*DIRECTIVE*. Return the line containing "Object.entries(KEYS).forEach(([name, key]) =>", the line containing "bpy.context.scene.collection.objects.link(empty)", and every line between them, exactly as they stand. Output nothing else.

*SOURCE MATERIAL*.
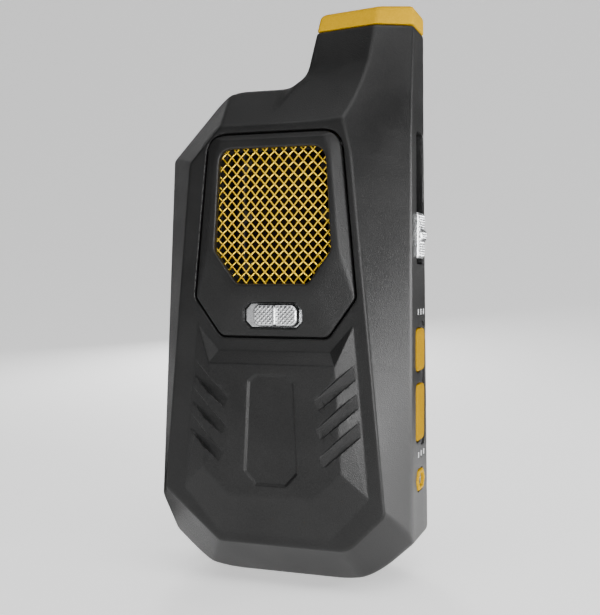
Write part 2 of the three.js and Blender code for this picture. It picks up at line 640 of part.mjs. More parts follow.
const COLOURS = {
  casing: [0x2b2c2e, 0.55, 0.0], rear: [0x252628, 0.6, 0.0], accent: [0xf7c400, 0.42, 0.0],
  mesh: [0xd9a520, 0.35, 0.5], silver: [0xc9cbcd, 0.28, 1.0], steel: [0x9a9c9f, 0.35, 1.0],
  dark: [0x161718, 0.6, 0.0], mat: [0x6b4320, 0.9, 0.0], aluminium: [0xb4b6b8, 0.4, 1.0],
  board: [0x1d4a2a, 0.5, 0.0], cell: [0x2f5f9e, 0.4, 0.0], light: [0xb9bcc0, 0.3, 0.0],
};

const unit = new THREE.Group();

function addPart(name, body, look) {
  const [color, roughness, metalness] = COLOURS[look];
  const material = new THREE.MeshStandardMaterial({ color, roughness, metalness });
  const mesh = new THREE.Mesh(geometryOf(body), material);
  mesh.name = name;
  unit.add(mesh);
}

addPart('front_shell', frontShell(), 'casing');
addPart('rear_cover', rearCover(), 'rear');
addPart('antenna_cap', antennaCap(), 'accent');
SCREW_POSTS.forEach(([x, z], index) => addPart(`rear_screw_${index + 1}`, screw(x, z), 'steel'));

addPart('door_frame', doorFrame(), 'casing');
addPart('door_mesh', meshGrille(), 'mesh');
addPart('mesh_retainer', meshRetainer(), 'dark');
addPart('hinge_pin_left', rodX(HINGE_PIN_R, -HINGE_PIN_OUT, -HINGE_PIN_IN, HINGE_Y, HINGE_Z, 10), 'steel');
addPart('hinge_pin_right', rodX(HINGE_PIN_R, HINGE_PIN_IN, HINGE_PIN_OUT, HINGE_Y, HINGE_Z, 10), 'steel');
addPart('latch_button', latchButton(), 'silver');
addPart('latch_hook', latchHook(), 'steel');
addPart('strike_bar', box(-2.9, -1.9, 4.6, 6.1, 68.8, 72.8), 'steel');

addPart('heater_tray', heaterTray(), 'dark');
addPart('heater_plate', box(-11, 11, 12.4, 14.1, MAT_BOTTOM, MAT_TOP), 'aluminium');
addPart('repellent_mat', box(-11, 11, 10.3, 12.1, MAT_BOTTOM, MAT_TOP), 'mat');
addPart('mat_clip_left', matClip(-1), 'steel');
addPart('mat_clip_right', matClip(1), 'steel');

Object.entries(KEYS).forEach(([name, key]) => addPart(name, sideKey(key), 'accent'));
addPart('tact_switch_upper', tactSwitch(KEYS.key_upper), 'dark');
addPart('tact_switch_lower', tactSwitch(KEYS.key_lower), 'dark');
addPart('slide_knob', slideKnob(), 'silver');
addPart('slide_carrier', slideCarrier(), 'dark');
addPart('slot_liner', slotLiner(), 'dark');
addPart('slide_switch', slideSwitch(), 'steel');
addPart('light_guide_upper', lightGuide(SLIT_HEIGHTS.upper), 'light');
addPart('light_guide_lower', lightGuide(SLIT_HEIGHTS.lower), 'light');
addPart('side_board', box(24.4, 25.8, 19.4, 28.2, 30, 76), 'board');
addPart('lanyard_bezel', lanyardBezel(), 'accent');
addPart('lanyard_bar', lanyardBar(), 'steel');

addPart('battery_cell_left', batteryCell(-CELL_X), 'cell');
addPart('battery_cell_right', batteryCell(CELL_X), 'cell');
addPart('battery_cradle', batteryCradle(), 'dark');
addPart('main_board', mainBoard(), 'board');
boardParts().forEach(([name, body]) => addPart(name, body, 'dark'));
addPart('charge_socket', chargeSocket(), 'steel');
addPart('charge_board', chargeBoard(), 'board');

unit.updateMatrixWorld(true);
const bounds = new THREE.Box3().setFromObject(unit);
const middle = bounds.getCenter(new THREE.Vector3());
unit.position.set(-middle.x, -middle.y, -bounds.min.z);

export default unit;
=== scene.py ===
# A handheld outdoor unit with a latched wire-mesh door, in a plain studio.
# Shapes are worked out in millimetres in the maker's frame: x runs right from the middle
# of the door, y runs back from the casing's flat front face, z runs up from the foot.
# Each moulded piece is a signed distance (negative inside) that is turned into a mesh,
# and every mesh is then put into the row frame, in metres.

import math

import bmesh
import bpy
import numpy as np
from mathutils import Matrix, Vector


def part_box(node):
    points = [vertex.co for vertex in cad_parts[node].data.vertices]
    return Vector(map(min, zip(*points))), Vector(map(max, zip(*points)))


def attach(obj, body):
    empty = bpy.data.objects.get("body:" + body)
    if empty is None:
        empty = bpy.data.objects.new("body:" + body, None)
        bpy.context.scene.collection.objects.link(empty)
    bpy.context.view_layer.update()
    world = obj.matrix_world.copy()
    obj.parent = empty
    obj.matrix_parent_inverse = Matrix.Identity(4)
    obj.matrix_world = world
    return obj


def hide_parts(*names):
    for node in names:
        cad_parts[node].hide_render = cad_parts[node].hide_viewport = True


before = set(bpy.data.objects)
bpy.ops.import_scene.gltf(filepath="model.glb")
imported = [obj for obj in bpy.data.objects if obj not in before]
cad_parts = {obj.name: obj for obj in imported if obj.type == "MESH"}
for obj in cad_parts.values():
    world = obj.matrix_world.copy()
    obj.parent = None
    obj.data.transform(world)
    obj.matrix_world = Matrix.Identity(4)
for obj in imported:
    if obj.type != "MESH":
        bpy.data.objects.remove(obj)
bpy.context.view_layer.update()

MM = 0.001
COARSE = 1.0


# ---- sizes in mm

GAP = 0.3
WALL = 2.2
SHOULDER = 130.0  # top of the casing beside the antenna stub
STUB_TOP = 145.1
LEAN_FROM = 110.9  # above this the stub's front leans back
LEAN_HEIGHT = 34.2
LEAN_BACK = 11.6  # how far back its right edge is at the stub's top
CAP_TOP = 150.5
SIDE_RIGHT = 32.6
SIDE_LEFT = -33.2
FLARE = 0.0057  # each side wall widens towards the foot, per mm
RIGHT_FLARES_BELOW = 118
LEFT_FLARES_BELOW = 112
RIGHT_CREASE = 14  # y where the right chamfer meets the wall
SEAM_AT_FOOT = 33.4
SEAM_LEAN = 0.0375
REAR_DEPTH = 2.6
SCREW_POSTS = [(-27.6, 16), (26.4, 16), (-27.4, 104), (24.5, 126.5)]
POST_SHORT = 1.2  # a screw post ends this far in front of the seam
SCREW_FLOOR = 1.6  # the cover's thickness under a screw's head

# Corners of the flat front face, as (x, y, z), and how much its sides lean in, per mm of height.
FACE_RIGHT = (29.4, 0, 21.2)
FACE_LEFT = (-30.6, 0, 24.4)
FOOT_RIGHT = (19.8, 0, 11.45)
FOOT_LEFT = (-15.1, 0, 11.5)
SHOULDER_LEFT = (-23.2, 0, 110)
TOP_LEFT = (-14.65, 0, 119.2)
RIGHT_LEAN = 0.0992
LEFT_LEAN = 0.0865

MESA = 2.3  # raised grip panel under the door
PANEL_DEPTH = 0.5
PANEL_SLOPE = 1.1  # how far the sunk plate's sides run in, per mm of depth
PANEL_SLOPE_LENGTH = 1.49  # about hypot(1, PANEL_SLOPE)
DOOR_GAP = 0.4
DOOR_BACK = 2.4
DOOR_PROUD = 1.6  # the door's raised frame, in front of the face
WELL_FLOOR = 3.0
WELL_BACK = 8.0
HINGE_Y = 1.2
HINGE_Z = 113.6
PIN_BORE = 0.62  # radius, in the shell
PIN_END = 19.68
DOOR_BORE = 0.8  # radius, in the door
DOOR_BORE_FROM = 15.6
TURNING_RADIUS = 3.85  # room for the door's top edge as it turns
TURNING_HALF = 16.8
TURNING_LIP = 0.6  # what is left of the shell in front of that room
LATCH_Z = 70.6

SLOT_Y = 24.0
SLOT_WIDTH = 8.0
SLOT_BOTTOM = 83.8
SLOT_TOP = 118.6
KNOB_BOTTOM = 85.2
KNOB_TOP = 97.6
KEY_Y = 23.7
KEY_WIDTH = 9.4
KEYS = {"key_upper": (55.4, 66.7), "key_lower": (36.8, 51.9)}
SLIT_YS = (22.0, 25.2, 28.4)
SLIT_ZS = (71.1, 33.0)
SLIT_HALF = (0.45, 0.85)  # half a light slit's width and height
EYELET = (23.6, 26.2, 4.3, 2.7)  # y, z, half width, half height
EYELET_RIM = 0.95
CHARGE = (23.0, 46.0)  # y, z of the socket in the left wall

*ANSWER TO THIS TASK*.
Object.entries(KEYS).forEach(([name, key]) => addPart(name, sideKey(key), 'accent'));
addPart('tact_switch_upper', tactSwitch(KEYS.key_upper), 'dark');
addPart('tact_switch_lower', tactSwitch(KEYS.key_lower), 'dark');
addPart('slide_knob', slideKnob(), 'silver');
addPart('slide_carrier', slideCarrier(), 'dark');
addPart('slot_liner', slotLiner(), 'dark');
addPart('slide_switch', slideSwitch(), 'steel');
addPart('light_guide_upper', lightGuide(SLIT_HEIGHTS.upper), 'light');
addPart('light_guide_lower', lightGuide(SLIT_HEIGHTS.lower), 'light');
addPart('side_board', box(24.4, 25.8, 19.4, 28.2, 30, 76), 'board');
addPart('lanyard_bezel', lanyardBezel(), 'accent');
addPart('lanyard_bar', lanyardBar(), 'steel');

addPart('battery_cell_left', batteryCell(-CELL_X), 'cell');
addPart('battery_cell_right', batteryCell(CELL_X), 'cell');
addPart('battery_cradle', batteryCradle(), 'dark');
addPart('main_board', mainBoard(), 'board');
boardParts().forEach(([name, body]) => addPart(name, body, 'dark'));
addPart('charge_socket', chargeSocket(), 'steel');
addPart('charge_board', chargeBoard(), 'board');

unit.updateMatrixWorld(true);
const bounds = new THREE.Box3().setFromObject(unit);
const middle = bounds.getCenter(new THREE.Vector3());
unit.position.set(-middle.x, -middle.y, -bounds.min.z);

export default unit;
=== scene.py ===
# A handheld outdoor unit with a latched wire-mesh door, in a plain studio.
# Shapes are worked out in millimetres in the maker's frame: x runs right from the middle
# of the door, y runs back from the casing's flat front face, z runs up from the foot.
# Each moulded piece is a signed distance (negative inside) that is turned into a mesh,
# and every mesh is then put into the row frame, in metres.

import math

import bmesh
import bpy
import numpy as np
from mathutils import Matrix, Vector


def part_box(node):
    points = [vertex.co for vertex in cad_parts[node].data.vertices]
    return Vector(map(min, zip(*points))), Vector(map(max, zip(*points)))


def attach(obj, body):
    empty = bpy.data.objects.get("body:" + body)
    if empty is None:
        empty = bpy.data.objects.new("body:" + body, None)
        bpy.context.scene.collection.objects.link(empty)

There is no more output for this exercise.